Ezidiler ve Kürtler birtakım komisyon, oluşum ve platformlar kurarak Ezidilerin sesini dünyaya duyurmaya çalıştılar. Ancak dünyanın çoğunluğu yaşanan bu vahşete sessiz kaldı.
Ezidiler bir inanç grubu, kültür olarak yok edilmenin eşiğindeler. Belki fiziki olarak varlıklarını koruma imkânı buldular ama bundan sonra yaşamlarını nasıl devam ettirecekleri, inançlarını yaşatıp yaşatamayacakları bir soru işareti olarak ortada halen duruyor.
Her sabah evreni aydınlatan güneşe dualarında Ezidiler önce 72 millet için, sonra da kendileri için dua ederler. Dünyanın 72 milletinin, binlerce yıldır fermanlara uğramış, her sabah onlar için dua eden bu mazlum halkın sesini artık duymaları ve bu konuda sorumluluk almaları gerekiyor.

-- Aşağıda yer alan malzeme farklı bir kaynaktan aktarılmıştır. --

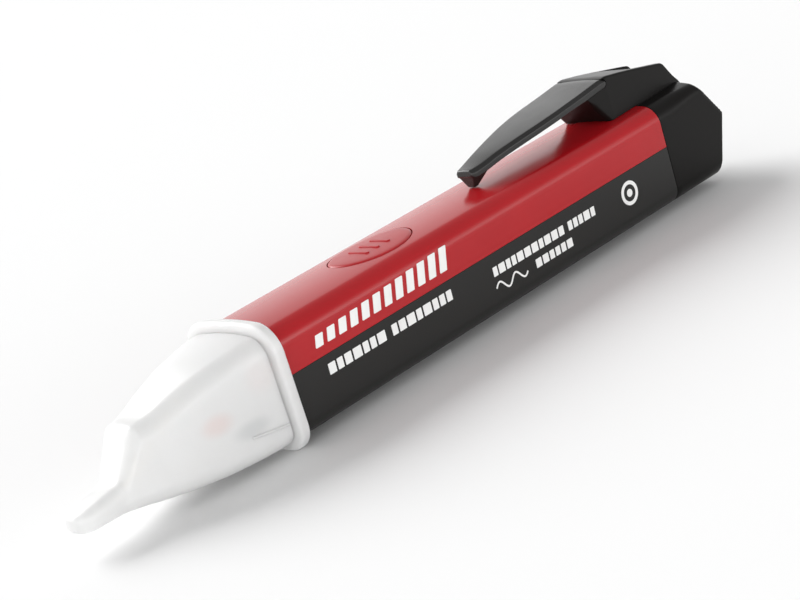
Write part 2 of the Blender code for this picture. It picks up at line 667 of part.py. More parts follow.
front_contact = box("front_contact", (56.65, 56.95), (-3.6, 3.6), (3.9, 11.4), mat_steel, parts)
join(front_contact, box("front_tab", (56.65, 56.95), (-1.2, 1.2), (11.0, BOARD_Z - 0.05)))

return_strip = box("return_strip", (48.6, 130.6), (6.7, 7.0), (6.9, 8.5), mat_steel, parts)
join(return_strip, box("return_riser", (48.6, 50.6), (6.7, 7.0), (7.2, 12.9)))

cap_contact = rod("cap_contact", (152.1, 0, CELL_Z), 4.2, 0.3, "X", mat_steel, parts, sides=32)
join(cap_contact, box("cap_contact_foot", (151.96, 152.24), (3.0, 6.5), (CELL_Z - 0.7, CELL_Z + 0.7)))
join(cap_contact, box("cap_contact_arm", (128.4, 152.23), (6.2, 6.49), (CELL_Z - 0.69, CELL_Z + 0.69)))

mat_spring = material("spring_steel", (0.55, 0.54, 0.52), 0.25, 1.0)
turns, per_turn = 4.5, 14
coil = []
for k in range(int(turns * per_turn) + 1):
    s = k / (turns * per_turn)
    ease = min(1.0, max(0.0, (s - 0.12) / 0.76))
    r = 3.45 - 0.85 * s
    a = 2 * math.pi * turns * s
    coil.append((151.6 - 4.8 * ease, r * math.cos(a), CELL_Z + r * math.sin(a)))
spring = wire("cap_spring", coil, 0.3, mat_spring)

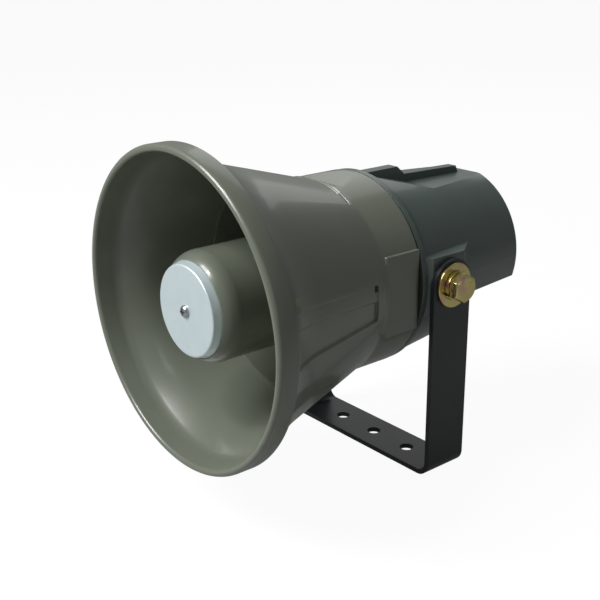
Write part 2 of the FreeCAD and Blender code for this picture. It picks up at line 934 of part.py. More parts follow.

Radikal kötülük, insanlığa karşı işlenen suçlarda failler kadar susanları bağışlamak da oldukça zor. Yaşanan bu dehşete, bu zalim fermana gözümüzü kapatmak bizleri kurtarmıyor. İnsan olarak yaşanan zulümlere karşı söyleyebileceklerimiz olmalı.
Bir yıl önce bugün başlayan bu karanlıkta, hayatını kaybeden binlerce Ezidi’yi ve onları korumak için canlarını feda eden Kürdistan’ın yiğit çocuklarını saygıyla anıyorum!